#### [Dataset]
● ● ● ●

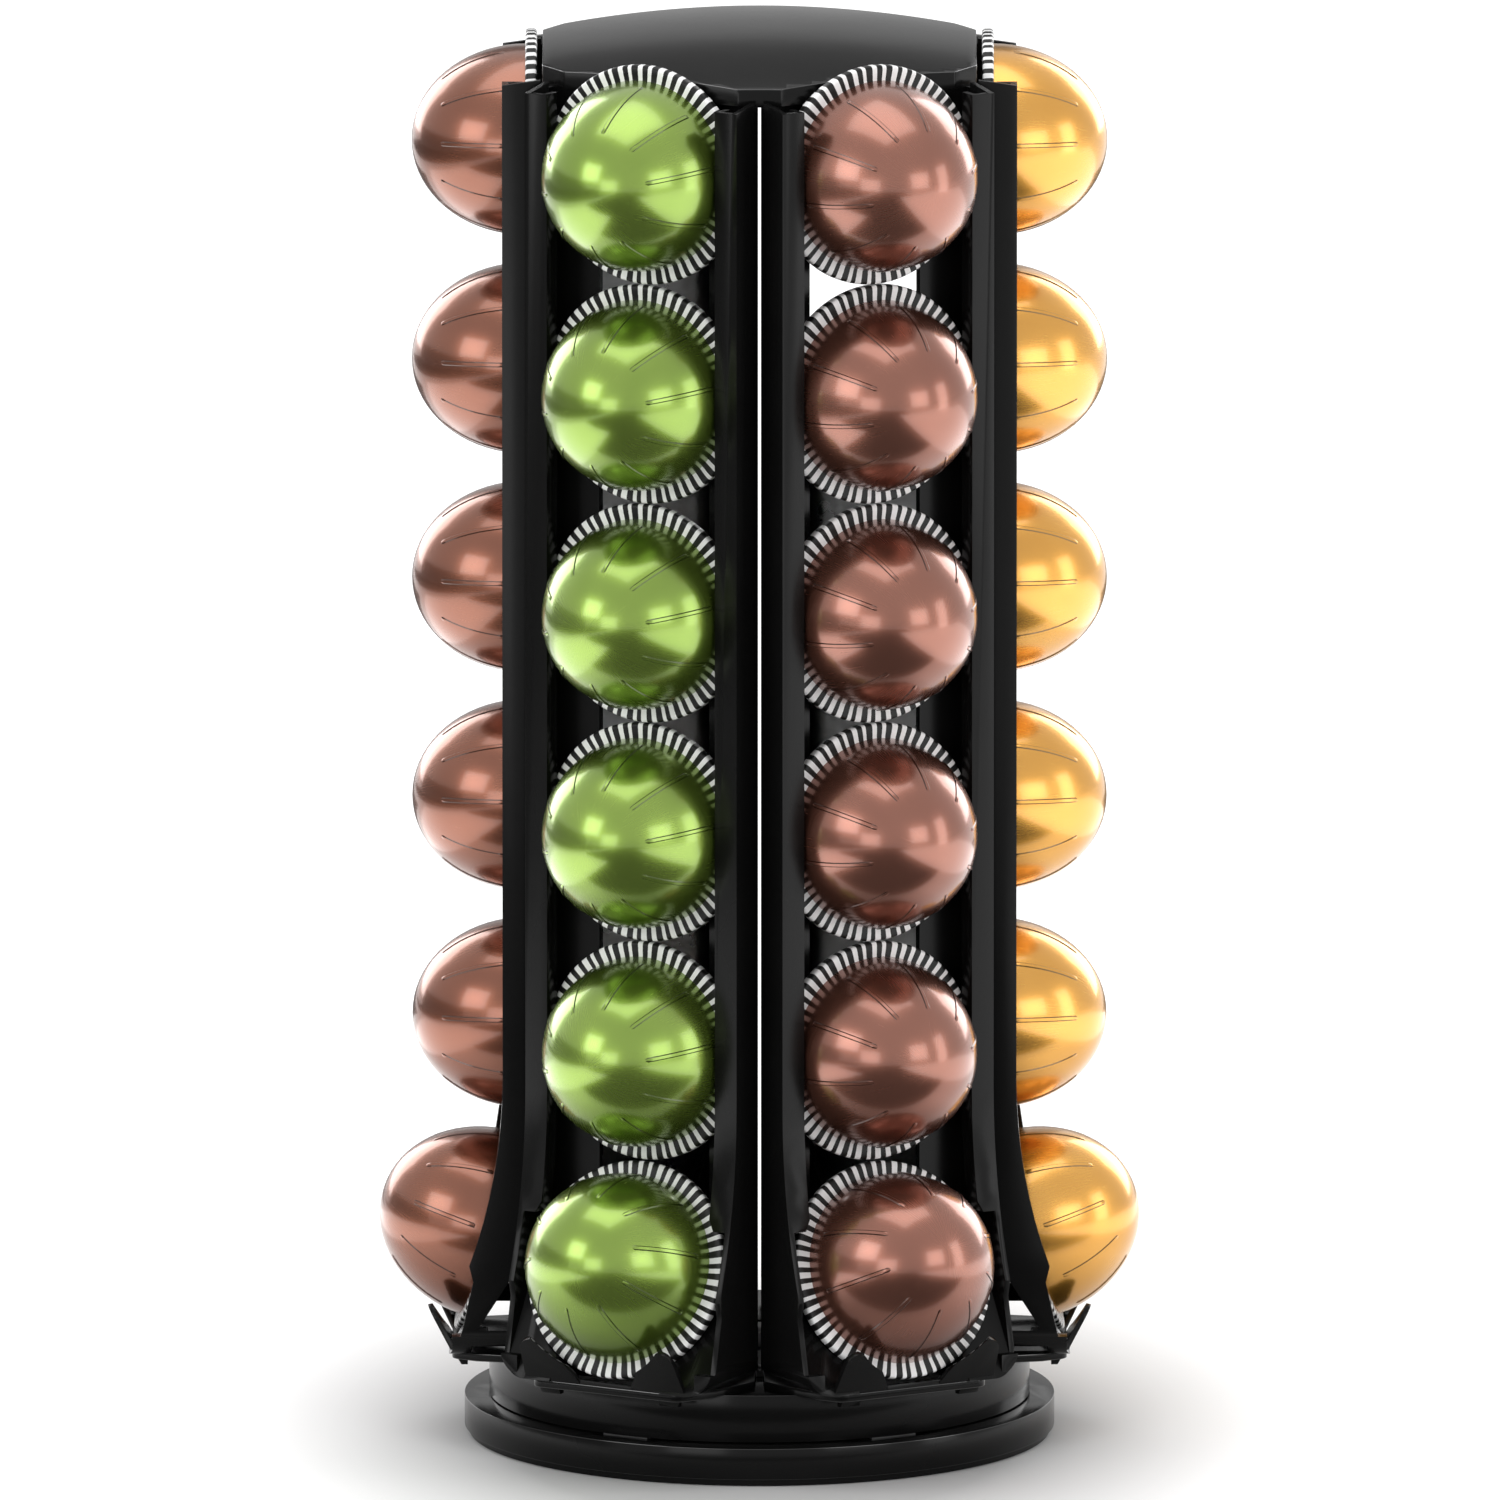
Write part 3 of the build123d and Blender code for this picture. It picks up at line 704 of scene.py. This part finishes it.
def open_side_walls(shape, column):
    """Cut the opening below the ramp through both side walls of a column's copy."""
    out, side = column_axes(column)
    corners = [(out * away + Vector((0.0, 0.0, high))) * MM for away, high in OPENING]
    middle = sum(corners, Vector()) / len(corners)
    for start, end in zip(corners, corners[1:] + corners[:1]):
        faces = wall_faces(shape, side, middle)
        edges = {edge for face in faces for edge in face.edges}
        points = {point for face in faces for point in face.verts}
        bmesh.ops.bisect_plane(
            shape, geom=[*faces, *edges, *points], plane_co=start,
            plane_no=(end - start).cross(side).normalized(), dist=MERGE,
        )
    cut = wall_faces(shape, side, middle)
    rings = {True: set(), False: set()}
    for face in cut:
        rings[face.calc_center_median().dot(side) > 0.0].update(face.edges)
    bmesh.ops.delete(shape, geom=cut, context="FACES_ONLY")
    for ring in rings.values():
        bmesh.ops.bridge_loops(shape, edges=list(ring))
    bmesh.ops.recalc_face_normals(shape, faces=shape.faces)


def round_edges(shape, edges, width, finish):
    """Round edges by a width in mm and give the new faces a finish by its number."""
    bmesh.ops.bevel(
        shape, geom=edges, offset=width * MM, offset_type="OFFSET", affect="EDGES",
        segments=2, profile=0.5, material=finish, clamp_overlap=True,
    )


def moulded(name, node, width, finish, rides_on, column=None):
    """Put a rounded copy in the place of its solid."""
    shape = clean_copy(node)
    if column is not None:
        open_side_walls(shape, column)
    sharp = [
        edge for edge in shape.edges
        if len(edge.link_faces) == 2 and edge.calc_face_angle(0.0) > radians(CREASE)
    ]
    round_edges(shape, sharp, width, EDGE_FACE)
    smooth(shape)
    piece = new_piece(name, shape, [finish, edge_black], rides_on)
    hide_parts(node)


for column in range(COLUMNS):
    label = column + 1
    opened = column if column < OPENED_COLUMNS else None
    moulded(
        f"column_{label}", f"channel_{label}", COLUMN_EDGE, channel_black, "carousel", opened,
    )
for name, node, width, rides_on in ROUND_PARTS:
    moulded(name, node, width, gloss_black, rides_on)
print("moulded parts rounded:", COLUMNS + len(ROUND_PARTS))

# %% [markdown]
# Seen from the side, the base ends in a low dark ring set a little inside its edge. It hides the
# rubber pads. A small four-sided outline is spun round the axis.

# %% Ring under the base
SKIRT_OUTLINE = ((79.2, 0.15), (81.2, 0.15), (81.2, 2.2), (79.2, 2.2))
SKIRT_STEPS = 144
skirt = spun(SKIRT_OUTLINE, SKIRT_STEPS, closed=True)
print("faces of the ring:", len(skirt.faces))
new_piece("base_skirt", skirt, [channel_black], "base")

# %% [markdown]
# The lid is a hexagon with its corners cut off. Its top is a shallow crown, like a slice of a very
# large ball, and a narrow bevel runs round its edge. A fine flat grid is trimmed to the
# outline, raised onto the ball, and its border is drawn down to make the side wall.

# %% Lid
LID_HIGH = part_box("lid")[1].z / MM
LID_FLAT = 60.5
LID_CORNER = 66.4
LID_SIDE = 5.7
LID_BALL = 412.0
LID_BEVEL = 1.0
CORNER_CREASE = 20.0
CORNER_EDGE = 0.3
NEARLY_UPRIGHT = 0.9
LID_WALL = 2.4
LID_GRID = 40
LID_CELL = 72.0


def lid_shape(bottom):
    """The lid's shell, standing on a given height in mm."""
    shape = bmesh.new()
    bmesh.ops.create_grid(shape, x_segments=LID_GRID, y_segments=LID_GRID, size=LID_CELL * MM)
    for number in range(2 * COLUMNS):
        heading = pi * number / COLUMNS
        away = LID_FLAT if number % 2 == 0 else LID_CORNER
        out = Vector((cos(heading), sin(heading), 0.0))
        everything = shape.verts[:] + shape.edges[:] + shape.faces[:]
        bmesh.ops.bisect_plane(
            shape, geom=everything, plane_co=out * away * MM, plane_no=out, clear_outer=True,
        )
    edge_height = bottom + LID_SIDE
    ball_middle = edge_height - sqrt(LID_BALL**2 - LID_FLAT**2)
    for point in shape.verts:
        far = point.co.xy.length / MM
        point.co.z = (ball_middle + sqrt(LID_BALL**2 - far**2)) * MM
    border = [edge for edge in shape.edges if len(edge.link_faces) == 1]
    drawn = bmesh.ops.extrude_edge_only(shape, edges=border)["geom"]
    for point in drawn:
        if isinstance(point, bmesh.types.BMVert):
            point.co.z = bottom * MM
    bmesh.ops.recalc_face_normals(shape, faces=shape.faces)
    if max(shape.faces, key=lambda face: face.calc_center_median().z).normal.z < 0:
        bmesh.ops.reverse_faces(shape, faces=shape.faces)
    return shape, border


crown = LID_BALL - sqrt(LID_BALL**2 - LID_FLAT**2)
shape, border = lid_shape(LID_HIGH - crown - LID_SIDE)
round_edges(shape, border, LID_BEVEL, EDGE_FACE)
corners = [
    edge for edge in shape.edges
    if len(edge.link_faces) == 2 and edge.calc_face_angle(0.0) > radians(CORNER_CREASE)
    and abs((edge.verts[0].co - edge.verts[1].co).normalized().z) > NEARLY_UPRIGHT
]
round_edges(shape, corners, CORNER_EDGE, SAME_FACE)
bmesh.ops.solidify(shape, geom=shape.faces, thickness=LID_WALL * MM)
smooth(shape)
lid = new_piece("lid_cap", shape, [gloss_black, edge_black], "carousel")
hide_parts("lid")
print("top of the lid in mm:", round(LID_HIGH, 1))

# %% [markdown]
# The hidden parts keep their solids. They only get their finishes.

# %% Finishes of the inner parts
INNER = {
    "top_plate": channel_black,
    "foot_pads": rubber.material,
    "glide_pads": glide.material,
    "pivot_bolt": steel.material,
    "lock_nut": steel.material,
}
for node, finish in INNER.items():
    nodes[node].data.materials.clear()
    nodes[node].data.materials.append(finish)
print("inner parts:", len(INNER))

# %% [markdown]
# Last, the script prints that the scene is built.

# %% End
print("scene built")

● ● ● ●

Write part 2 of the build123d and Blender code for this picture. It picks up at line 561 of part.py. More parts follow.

● ● ● ●

#### [Exercise objective]
Above are records; repeat only the lines starting at the line with "hide_parts(node)" and ending at the line with "# outline, raised", exactly as they appear, both included.

#### [Exercise solution]
    hide_parts(node)


for column in range(COLUMNS):
    label = column + 1
    opened = column if column < OPENED_COLUMNS else None
    moulded(
        f"column_{label}", f"channel_{label}", COLUMN_EDGE, channel_black, "carousel", opened,
    )
for name, node, width, rides_on in ROUND_PARTS:
    moulded(name, node, width, gloss_black, rides_on)
print("moulded parts rounded:", COLUMNS + len(ROUND_PARTS))

# %% [markdown]
# Seen from the side, the base ends in a low dark ring set a little inside its edge. It hides the
# rubber pads. A small four-sided outline is spun round the axis.

# %% Ring under the base
SKIRT_OUTLINE = ((79.2, 0.15), (81.2, 0.15), (81.2, 2.2), (79.2, 2.2))
SKIRT_STEPS = 144
skirt = spun(SKIRT_OUTLINE, SKIRT_STEPS, closed=True)
print("faces of the ring:", len(skirt.faces))
new_piece("base_skirt", skirt, [channel_black], "base")

# %% [markdown]
# The lid is a hexagon with its corners cut off. Its top is a shallow crown, like a slice of a very
# large ball, and a narrow bevel runs round its edge. A fine flat grid is trimmed to the
# outline, raised onto the ball, and its border is drawn down to make the side wall.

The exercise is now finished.